• [WRITTEN PROBLEM]: Copy exactly the lines from the one containing "const cordSet = new THREE.Group();" through the one containing "obj.matrix_world = Matrix.Identity(4)", both included, and nothing else.

• [MATERIAL PROVIDED]:
begin

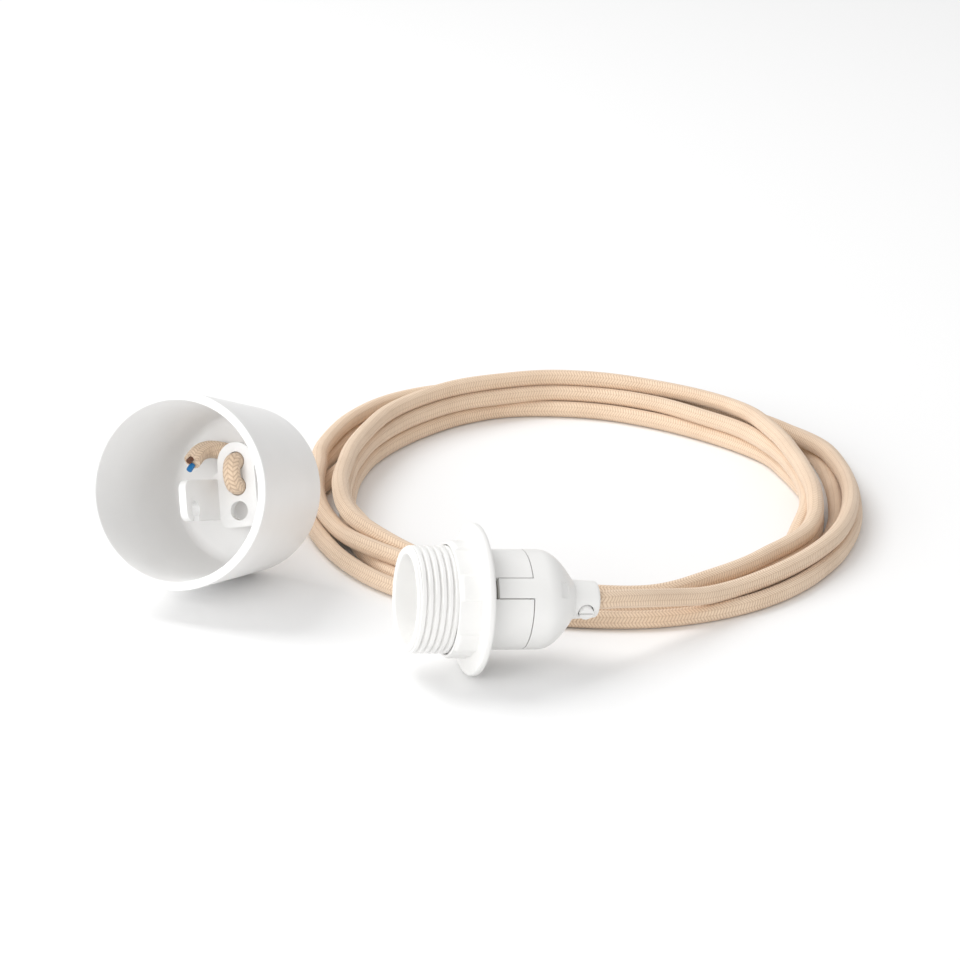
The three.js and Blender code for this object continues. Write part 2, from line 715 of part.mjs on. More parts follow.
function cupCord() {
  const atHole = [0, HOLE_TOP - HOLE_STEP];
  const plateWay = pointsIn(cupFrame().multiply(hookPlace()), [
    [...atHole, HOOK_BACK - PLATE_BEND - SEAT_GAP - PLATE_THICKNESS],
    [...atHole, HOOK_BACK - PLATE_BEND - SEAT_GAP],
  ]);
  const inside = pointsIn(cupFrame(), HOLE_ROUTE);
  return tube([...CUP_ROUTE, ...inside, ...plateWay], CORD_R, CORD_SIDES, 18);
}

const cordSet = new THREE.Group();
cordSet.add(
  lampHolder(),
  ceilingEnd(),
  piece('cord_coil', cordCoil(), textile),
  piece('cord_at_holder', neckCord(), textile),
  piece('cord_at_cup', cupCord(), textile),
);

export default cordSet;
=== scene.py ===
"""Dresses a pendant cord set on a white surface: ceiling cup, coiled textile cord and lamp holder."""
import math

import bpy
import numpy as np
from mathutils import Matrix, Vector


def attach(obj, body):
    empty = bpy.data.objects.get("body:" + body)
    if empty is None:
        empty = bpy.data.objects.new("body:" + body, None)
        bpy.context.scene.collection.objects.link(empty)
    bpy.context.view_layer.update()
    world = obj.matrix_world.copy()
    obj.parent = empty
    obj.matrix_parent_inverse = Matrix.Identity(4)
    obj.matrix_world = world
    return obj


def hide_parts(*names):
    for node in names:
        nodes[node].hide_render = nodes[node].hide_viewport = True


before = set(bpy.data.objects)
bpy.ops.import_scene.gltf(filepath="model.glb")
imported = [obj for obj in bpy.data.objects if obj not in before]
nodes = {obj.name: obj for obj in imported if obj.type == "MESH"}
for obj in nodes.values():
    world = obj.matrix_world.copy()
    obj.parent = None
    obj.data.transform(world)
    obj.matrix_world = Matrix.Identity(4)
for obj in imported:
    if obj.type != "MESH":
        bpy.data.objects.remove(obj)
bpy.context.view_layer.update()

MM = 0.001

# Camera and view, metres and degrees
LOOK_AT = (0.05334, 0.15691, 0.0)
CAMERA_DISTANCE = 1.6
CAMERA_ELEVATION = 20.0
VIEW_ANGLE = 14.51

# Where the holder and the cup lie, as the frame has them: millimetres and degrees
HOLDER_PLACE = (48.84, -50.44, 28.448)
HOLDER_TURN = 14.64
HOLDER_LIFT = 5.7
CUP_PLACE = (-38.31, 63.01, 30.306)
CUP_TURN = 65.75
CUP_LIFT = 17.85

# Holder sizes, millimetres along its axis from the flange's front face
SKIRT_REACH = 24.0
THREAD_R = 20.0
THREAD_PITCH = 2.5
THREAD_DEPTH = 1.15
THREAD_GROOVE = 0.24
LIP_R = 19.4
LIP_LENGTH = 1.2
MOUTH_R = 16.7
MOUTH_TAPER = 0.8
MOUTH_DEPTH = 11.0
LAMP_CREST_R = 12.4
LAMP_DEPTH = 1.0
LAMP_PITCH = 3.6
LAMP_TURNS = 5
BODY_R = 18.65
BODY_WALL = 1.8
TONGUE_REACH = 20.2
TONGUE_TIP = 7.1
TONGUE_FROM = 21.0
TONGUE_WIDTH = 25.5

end
begin

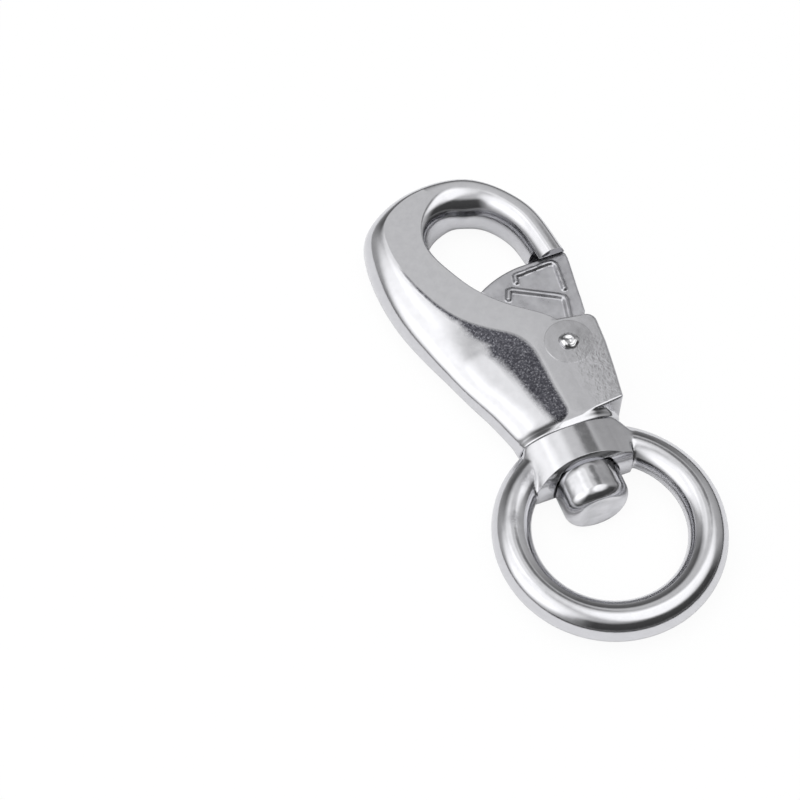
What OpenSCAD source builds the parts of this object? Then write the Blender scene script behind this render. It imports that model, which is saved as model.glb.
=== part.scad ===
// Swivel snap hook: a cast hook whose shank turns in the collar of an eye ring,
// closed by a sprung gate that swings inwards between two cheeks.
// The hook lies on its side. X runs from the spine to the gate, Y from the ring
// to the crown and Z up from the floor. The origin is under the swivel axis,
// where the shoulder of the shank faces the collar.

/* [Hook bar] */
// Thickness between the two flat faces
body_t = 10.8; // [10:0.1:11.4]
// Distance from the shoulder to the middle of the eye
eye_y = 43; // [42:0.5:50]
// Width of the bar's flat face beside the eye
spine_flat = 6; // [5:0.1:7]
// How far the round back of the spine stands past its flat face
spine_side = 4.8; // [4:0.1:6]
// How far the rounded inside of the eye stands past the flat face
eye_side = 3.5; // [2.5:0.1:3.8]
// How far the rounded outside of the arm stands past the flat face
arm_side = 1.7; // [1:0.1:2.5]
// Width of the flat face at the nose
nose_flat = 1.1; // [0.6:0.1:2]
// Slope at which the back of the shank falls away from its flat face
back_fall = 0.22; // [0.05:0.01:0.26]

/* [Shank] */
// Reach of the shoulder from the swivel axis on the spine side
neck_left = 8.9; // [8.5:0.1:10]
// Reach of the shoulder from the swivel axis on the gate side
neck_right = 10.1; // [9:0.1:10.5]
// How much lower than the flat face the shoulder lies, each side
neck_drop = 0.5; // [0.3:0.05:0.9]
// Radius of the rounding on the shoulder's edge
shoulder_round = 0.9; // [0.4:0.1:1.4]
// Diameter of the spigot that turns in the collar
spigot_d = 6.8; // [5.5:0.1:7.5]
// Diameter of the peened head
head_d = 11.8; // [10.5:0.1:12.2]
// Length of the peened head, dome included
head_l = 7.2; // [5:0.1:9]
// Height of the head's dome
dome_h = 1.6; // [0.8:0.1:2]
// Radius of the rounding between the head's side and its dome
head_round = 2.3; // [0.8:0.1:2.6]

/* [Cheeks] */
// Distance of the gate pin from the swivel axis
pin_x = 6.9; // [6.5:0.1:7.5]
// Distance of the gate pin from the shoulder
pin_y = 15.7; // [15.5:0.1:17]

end

• [WRITTEN SOLUTION]:
const cordSet = new THREE.Group();
cordSet.add(
  lampHolder(),
  ceilingEnd(),
  piece('cord_coil', cordCoil(), textile),
  piece('cord_at_holder', neckCord(), textile),
  piece('cord_at_cup', cupCord(), textile),
);

export default cordSet;
=== scene.py ===
"""Dresses a pendant cord set on a white surface: ceiling cup, coiled textile cord and lamp holder."""
import math

import bpy
import numpy as np
from mathutils import Matrix, Vector


def attach(obj, body):
    empty = bpy.data.objects.get("body:" + body)
    if empty is None:
        empty = bpy.data.objects.new("body:" + body, None)
        bpy.context.scene.collection.objects.link(empty)
    bpy.context.view_layer.update()
    world = obj.matrix_world.copy()
    obj.parent = empty
    obj.matrix_parent_inverse = Matrix.Identity(4)
    obj.matrix_world = world
    return obj


def hide_parts(*names):
    for node in names:
        nodes[node].hide_render = nodes[node].hide_viewport = True


before = set(bpy.data.objects)
bpy.ops.import_scene.gltf(filepath="model.glb")
imported = [obj for obj in bpy.data.objects if obj not in before]
nodes = {obj.name: obj for obj in imported if obj.type == "MESH"}
for obj in nodes.values():
    world = obj.matrix_world.copy()
    obj.parent = None
    obj.data.transform(world)
    obj.matrix_world = Matrix.Identity(4)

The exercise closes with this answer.